Only one stretch of the data below should be repeated: the lines from the line containing "over the origin" through the line containing "obj.matrix_parent_inverse = Matrix.Identity(4)", inclusive, exactly as they are.

(DATA SHOWN)
###
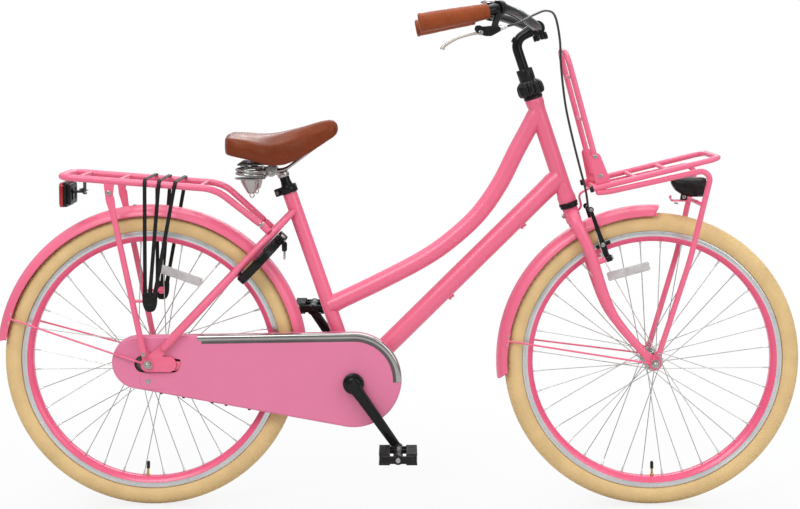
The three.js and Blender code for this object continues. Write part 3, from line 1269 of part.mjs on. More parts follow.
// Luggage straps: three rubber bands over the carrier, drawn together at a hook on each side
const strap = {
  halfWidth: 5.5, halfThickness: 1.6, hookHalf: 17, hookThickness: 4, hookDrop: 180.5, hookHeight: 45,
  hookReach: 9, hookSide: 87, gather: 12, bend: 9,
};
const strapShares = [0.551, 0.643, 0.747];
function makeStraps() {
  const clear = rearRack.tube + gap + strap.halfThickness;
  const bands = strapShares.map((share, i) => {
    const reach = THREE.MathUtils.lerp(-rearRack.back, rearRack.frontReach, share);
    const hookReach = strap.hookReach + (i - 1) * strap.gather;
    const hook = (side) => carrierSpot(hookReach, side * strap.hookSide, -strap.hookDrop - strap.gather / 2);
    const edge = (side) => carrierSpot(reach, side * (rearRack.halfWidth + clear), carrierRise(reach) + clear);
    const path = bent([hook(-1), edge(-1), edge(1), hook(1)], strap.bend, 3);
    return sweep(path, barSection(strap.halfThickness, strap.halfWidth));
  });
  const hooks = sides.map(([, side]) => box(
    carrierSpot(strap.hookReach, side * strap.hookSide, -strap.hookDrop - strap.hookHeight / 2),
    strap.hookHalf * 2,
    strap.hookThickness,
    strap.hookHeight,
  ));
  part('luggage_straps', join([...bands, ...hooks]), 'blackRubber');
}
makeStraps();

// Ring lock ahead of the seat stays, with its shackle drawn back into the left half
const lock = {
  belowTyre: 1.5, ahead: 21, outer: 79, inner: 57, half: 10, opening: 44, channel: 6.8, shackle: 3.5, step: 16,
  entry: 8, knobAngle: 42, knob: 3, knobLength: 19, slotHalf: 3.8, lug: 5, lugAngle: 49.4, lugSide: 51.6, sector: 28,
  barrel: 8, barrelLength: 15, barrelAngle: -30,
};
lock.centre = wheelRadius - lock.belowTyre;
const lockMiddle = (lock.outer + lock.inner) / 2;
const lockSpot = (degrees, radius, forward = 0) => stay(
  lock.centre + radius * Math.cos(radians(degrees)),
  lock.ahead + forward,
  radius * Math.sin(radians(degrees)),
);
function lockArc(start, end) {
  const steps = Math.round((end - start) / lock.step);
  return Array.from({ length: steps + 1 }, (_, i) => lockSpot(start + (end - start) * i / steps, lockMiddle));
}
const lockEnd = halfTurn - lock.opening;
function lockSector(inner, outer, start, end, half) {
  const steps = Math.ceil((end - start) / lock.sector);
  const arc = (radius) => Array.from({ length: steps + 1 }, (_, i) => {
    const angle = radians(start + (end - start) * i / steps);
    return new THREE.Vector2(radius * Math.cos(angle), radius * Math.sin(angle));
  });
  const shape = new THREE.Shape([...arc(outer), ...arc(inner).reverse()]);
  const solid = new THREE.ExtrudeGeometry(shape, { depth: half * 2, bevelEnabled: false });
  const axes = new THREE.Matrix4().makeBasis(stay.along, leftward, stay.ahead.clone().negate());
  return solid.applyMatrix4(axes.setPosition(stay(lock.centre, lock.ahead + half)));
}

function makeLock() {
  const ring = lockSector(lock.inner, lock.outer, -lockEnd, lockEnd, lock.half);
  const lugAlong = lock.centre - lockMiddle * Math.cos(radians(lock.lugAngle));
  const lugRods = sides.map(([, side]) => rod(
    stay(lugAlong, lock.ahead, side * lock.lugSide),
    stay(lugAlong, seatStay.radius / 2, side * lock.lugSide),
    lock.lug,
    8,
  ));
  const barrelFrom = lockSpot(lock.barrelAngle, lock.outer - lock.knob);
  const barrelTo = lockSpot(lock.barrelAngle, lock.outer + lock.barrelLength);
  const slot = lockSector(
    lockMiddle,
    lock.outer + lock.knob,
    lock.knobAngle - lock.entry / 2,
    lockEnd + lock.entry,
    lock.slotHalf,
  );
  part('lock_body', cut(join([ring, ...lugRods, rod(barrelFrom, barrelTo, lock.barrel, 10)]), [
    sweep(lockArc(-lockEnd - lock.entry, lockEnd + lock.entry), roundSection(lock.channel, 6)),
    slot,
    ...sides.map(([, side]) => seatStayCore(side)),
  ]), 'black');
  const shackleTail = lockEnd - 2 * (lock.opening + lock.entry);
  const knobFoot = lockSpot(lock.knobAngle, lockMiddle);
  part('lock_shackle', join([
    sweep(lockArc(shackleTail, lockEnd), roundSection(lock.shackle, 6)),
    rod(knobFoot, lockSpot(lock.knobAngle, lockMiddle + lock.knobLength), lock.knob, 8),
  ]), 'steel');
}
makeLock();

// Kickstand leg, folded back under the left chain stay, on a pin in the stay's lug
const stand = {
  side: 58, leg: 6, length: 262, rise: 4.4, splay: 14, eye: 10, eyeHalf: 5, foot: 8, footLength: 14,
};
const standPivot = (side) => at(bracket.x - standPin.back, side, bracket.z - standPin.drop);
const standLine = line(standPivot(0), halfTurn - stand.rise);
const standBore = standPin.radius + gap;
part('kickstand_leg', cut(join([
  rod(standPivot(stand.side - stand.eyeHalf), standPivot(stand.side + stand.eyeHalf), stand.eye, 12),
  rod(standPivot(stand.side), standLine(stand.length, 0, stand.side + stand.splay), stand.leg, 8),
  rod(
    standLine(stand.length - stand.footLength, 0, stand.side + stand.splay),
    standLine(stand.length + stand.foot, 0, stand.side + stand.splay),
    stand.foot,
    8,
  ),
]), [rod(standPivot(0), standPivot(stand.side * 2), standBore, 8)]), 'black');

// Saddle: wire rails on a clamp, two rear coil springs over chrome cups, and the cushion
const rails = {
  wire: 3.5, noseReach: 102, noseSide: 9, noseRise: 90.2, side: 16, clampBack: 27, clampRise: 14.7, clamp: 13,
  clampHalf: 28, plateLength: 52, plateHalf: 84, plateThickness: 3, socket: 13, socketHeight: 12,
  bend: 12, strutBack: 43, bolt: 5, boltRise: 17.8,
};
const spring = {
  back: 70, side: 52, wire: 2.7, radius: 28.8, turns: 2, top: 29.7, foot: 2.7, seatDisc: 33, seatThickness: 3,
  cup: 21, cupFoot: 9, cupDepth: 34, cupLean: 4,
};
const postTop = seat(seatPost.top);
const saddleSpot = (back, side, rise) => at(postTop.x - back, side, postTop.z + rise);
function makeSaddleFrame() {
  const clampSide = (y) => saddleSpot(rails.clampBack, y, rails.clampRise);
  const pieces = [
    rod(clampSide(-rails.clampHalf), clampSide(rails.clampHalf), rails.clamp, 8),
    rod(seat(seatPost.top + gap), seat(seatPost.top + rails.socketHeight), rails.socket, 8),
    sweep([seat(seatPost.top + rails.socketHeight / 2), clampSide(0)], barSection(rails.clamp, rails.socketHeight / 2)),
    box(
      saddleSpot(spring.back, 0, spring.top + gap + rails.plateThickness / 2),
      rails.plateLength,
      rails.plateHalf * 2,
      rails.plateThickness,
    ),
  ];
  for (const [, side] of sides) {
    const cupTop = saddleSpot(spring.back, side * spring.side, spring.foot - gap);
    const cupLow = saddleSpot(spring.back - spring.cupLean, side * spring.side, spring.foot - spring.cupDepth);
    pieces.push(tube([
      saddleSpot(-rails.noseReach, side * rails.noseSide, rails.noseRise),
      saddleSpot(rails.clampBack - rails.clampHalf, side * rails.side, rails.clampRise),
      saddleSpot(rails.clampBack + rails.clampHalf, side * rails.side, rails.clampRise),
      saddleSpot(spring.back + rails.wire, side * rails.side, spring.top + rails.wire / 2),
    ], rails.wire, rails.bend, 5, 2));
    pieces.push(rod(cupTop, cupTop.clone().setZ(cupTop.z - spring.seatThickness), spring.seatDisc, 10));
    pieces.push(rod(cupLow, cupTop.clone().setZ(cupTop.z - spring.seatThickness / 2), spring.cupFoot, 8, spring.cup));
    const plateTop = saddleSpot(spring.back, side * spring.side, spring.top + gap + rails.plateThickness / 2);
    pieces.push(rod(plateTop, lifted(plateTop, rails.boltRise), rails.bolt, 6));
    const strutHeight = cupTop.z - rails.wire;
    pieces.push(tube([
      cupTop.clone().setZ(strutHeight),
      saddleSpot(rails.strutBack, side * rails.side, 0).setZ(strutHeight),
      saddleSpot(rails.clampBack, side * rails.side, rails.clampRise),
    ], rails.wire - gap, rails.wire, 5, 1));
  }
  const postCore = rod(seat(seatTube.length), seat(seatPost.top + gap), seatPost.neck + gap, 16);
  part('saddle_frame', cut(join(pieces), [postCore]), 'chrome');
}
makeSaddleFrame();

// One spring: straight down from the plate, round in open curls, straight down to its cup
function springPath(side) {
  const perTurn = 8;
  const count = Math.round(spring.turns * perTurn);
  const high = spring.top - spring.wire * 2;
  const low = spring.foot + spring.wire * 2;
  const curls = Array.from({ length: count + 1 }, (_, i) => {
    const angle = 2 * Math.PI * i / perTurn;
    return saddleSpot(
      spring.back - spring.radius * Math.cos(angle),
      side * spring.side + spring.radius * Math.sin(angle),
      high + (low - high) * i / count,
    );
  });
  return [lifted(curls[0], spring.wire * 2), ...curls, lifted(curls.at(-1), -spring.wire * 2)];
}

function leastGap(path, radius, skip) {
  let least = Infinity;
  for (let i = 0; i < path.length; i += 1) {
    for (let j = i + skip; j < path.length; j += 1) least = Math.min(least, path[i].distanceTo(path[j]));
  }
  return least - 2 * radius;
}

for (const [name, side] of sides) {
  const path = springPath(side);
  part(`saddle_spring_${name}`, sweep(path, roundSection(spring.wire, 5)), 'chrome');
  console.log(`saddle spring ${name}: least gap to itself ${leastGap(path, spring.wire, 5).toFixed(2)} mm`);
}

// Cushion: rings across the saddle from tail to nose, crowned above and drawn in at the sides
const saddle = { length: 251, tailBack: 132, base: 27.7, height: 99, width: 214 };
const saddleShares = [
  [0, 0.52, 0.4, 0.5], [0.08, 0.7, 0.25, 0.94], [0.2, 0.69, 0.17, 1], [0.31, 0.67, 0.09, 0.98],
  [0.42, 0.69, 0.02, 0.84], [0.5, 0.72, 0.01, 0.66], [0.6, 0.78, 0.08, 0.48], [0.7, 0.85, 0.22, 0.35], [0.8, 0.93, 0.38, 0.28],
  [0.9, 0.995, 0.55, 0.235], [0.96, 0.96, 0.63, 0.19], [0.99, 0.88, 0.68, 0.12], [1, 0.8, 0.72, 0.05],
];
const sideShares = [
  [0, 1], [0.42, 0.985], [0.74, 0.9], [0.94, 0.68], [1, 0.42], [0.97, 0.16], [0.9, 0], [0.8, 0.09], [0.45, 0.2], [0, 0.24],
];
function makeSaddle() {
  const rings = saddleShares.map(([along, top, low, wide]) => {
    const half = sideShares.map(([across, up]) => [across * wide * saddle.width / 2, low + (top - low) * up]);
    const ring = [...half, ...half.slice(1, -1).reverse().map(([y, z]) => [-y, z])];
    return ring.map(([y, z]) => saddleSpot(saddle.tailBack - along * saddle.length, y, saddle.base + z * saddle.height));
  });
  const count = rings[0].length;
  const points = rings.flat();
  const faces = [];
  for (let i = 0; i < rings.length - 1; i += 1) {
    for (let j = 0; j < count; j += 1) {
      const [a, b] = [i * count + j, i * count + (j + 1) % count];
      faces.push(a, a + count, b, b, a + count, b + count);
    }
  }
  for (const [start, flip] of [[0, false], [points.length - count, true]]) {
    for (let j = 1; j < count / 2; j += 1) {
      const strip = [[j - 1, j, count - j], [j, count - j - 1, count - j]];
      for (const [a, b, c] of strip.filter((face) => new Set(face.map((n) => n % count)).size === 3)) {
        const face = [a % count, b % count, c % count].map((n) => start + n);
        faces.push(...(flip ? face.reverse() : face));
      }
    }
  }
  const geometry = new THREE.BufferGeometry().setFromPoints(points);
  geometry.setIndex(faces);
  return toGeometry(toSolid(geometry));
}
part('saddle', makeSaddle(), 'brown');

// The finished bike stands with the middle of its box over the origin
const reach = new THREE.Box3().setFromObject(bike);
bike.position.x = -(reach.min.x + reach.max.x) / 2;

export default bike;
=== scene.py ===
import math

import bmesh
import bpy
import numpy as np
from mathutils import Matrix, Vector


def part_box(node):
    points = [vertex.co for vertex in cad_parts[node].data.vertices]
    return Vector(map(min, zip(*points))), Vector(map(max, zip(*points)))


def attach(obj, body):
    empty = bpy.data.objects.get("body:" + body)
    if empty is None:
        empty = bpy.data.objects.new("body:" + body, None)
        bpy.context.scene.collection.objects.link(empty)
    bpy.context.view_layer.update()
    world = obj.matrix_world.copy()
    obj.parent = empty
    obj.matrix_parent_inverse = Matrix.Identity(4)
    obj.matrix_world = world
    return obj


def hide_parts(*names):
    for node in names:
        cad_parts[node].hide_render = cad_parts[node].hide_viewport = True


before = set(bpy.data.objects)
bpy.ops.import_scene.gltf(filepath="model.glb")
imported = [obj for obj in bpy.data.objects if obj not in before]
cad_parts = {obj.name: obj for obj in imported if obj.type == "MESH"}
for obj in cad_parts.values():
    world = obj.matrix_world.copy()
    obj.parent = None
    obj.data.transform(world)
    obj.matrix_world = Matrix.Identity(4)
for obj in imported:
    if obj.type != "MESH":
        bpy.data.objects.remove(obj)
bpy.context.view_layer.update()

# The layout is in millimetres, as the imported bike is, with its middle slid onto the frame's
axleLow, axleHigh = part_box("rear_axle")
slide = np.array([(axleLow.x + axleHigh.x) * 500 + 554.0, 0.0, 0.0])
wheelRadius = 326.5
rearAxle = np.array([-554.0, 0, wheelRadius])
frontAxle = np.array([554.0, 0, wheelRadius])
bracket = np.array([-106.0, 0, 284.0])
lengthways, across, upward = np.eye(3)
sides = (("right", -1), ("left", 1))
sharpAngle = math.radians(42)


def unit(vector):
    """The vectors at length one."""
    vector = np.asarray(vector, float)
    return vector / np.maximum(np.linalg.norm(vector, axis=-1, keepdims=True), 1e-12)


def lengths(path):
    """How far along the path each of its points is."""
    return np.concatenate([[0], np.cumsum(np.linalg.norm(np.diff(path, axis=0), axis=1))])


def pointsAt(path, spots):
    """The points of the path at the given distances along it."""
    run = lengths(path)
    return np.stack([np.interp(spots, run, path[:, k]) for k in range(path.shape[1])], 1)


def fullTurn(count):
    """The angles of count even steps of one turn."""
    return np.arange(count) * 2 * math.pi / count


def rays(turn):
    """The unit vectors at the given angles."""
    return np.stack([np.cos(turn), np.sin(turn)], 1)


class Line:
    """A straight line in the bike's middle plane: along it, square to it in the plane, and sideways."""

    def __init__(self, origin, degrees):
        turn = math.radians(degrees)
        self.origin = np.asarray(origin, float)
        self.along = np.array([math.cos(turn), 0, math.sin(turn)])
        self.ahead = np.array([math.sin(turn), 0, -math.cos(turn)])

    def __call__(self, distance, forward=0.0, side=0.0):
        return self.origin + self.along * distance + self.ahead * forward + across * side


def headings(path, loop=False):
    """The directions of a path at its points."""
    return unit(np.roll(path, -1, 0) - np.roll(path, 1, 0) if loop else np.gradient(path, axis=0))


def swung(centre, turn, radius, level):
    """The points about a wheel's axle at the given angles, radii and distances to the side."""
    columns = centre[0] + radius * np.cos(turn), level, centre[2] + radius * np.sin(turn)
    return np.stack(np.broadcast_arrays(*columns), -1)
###
(RESULT OF THE EXERCISE)
// The finished bike stands with the middle of its box over the origin
const reach = new THREE.Box3().setFromObject(bike);
bike.position.x = -(reach.min.x + reach.max.x) / 2;

export default bike;
=== scene.py ===
import math

import bmesh
import bpy
import numpy as np
from mathutils import Matrix, Vector


def part_box(node):
    points = [vertex.co for vertex in cad_parts[node].data.vertices]
    return Vector(map(min, zip(*points))), Vector(map(max, zip(*points)))


def attach(obj, body):
    empty = bpy.data.objects.get("body:" + body)
    if empty is None:
        empty = bpy.data.objects.new("body:" + body, None)
        bpy.context.scene.collection.objects.link(empty)
    bpy.context.view_layer.update()
    world = obj.matrix_world.copy()
    obj.parent = empty
    obj.matrix_parent_inverse = Matrix.Identity(4)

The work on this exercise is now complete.